Financial guarantee contracts

Through services offered primarily in our Merchant Solutions segment, the Company is exposed to potential losses from merchant-related liabilities, including chargebacks. A chargeback occurs when a dispute between a cardholder and a merchant, including a claim for non-delivery of the product or service by the merchant, is not resolved in favor of the merchant and the transaction is charged back to the merchant resulting in a refund of the purchase price to the cardholder. If the Company is unable to collect this chargeback amount

from the merchant due to closure, bankruptcy or other reasons, the Company bears the loss for the refund paid to the cardholder. The risk of chargebacks is typically greater for those merchants that promise future delivery of goods and services rather than delivering goods or rendering services at the time of payment. The Company has recorded an allowance for credit losses on financial guarantees as of December 31, 2025 and 2024 (See Note 7).

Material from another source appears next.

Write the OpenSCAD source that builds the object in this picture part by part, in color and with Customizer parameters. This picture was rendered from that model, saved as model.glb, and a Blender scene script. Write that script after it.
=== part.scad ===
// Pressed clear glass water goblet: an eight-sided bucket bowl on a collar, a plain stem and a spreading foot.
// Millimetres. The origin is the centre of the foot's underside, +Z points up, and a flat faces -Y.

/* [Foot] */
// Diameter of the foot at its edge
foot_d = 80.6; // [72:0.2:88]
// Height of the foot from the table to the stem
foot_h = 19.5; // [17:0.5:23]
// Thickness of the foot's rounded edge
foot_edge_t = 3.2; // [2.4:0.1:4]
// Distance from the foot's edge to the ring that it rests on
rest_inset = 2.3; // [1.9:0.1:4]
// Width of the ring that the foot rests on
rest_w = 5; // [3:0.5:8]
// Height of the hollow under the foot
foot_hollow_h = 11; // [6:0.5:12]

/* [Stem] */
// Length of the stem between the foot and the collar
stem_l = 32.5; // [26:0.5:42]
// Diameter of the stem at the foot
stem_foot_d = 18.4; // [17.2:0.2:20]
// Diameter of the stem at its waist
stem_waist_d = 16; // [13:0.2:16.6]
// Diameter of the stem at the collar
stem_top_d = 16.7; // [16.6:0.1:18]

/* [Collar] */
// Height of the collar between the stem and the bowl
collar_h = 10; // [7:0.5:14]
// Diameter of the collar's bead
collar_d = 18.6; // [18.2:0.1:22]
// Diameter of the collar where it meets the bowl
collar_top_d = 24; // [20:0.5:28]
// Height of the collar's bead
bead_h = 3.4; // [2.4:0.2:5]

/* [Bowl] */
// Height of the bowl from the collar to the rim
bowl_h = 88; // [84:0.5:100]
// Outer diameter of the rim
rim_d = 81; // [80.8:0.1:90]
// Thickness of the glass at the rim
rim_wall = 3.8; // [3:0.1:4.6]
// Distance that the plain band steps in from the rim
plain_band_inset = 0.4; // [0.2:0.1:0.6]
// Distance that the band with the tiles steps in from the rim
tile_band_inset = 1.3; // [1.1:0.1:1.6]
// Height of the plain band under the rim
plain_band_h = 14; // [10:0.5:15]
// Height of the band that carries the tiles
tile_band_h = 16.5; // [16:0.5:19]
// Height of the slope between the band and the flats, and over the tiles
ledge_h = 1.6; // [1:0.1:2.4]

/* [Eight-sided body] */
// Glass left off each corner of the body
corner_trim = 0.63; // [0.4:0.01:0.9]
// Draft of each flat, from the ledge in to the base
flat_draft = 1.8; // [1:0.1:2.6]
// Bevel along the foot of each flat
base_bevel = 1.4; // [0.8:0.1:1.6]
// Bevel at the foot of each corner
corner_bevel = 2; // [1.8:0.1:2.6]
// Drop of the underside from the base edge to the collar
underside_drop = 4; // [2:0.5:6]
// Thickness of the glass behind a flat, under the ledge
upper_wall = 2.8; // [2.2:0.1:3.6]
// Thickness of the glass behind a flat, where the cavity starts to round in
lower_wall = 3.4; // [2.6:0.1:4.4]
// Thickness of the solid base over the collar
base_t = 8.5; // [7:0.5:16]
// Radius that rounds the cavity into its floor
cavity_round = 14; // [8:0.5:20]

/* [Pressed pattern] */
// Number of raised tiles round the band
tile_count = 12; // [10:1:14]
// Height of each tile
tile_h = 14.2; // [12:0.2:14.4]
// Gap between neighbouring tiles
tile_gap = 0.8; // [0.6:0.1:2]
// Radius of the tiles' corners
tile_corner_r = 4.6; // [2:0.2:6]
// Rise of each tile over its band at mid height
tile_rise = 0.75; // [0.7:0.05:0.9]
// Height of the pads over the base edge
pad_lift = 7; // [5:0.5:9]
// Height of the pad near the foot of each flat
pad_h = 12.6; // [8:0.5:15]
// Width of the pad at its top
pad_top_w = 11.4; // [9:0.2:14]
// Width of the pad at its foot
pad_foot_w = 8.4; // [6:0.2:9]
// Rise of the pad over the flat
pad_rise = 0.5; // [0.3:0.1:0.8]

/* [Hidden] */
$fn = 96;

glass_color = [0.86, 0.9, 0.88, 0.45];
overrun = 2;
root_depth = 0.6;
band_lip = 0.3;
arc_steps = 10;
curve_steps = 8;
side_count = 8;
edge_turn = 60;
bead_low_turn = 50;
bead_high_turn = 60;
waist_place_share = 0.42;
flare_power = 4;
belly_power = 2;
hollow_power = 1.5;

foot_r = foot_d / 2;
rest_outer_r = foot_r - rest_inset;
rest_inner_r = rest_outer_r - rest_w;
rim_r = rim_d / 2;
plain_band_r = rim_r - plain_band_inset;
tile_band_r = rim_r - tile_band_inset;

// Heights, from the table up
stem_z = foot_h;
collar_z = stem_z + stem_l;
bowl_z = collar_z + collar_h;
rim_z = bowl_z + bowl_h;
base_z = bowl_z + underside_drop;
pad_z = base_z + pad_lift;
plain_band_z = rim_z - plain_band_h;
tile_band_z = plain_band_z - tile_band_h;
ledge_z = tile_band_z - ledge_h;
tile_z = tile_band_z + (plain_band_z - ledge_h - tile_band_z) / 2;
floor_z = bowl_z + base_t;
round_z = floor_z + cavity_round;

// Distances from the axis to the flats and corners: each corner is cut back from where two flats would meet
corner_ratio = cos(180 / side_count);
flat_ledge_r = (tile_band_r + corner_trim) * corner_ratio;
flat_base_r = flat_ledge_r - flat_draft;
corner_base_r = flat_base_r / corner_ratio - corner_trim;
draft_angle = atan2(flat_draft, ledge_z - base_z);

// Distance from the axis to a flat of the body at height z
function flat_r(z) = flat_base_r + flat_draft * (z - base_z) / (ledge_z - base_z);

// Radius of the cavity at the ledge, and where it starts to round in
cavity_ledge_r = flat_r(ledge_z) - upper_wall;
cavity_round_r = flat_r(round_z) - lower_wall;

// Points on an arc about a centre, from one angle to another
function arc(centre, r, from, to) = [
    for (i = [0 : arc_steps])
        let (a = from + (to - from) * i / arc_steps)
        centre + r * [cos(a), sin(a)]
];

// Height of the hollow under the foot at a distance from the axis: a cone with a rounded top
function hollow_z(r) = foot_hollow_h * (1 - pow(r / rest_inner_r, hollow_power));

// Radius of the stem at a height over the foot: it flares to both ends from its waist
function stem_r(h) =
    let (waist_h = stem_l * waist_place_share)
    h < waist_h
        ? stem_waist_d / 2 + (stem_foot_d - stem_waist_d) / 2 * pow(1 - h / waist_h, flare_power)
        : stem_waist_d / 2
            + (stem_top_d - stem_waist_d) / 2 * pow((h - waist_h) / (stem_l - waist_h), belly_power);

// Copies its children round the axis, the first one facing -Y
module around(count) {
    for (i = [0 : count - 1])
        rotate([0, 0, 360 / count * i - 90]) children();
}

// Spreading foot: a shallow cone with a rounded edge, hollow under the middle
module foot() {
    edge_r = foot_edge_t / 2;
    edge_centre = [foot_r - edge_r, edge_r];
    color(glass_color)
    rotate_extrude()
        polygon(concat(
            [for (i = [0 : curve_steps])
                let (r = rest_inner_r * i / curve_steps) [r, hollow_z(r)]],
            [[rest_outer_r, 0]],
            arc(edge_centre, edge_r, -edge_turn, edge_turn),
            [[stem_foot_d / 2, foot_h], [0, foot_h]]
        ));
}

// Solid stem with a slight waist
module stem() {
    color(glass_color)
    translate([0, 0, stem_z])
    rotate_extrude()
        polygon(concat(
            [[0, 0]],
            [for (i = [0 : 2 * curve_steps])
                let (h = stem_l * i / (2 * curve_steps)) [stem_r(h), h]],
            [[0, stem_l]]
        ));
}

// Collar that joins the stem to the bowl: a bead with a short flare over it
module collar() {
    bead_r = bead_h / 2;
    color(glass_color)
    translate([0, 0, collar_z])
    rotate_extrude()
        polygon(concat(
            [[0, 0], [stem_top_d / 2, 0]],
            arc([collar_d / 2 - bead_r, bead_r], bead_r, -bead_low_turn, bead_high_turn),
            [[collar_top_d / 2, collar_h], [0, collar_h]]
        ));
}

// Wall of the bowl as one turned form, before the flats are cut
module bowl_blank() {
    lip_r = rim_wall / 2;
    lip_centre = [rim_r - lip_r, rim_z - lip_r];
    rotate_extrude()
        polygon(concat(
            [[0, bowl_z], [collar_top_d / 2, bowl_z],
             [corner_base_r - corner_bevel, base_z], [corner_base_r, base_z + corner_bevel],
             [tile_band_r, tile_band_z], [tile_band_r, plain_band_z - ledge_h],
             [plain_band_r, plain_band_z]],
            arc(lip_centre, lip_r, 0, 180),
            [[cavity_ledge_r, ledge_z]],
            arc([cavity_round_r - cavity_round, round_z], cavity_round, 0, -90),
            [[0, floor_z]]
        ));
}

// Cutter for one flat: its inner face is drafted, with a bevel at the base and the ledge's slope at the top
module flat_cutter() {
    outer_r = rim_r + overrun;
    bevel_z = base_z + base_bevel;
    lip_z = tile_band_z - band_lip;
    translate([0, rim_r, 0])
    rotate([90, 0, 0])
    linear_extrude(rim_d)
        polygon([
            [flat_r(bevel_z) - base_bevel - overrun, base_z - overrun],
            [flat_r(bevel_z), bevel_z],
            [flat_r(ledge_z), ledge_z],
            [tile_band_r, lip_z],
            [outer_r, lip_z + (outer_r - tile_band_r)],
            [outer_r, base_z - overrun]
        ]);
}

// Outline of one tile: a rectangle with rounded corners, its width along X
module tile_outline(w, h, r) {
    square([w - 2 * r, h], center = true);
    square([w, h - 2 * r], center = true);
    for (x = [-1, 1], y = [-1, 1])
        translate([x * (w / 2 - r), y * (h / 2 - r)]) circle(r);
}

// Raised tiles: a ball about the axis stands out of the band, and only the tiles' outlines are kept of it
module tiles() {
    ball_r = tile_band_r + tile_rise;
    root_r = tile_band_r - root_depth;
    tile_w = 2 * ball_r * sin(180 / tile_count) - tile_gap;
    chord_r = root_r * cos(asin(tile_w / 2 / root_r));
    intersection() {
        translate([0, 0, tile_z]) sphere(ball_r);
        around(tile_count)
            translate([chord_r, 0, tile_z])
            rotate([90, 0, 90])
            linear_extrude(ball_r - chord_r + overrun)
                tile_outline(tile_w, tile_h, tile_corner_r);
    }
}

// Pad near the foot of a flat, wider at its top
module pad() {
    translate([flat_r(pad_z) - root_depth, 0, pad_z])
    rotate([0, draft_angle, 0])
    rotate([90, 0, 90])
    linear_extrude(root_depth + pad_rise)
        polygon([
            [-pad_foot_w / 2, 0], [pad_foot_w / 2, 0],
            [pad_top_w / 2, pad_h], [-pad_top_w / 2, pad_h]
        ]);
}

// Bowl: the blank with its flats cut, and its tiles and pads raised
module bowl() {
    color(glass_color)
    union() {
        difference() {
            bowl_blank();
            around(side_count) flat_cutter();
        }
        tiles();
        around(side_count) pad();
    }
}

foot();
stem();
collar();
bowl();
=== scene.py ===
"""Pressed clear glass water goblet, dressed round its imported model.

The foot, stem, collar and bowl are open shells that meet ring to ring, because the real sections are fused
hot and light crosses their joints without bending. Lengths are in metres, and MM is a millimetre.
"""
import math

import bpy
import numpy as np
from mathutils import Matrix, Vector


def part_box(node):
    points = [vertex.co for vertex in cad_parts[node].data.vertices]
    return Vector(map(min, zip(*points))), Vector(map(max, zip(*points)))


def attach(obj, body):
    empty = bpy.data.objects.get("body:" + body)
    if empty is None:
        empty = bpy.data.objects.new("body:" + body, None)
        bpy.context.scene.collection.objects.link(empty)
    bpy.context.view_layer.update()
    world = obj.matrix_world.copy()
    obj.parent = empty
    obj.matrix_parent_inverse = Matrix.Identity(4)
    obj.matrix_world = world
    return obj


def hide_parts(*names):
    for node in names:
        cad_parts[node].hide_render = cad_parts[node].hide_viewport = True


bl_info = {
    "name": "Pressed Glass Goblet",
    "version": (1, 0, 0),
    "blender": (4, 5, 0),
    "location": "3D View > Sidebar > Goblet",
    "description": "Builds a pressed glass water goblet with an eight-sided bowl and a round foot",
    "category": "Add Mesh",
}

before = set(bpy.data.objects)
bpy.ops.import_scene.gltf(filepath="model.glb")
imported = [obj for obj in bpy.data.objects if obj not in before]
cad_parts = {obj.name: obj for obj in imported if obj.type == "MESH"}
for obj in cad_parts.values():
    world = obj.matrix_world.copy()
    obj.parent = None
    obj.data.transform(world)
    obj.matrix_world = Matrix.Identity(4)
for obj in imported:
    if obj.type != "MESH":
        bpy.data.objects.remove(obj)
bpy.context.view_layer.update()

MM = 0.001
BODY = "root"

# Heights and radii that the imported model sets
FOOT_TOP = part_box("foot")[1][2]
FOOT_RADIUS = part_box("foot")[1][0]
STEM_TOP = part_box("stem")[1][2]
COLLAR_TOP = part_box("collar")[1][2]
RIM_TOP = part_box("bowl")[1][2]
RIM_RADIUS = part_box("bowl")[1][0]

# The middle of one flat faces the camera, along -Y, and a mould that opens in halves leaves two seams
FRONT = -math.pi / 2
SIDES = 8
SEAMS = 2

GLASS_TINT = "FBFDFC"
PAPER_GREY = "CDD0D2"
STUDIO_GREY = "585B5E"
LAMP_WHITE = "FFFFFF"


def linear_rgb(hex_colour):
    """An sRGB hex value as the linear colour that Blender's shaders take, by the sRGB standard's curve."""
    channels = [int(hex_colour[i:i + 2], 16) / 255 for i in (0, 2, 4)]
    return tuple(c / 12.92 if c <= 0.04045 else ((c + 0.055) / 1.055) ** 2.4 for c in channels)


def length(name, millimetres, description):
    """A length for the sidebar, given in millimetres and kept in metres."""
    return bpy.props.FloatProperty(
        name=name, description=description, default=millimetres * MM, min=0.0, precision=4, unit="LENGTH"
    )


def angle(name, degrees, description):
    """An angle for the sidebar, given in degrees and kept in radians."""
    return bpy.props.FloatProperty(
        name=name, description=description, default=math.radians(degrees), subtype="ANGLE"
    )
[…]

As of December 31, 2025, 2024 and 2023, $24,703, $5,690 and $12,200, respectively, of cash held in reserve at a partner bank for certain merchant chargebacks, fees and other liabilities is presented within "Prepaid expenses and other current assets" in the consolidated statements of financial position. Of the total reserve balance as at December 31, 2025, $5,690 is restricted in use until it is replaced with a letter of credit or the related merchant agreement is terminated. The remaining balance is not eligible for replacement with a letter of credit and remains restricted until the related merchant agreement is terminated. The cash flows associated with these reserve balances are presented on a gross basis within investing activities within the Consolidated Statements of Cash Flows.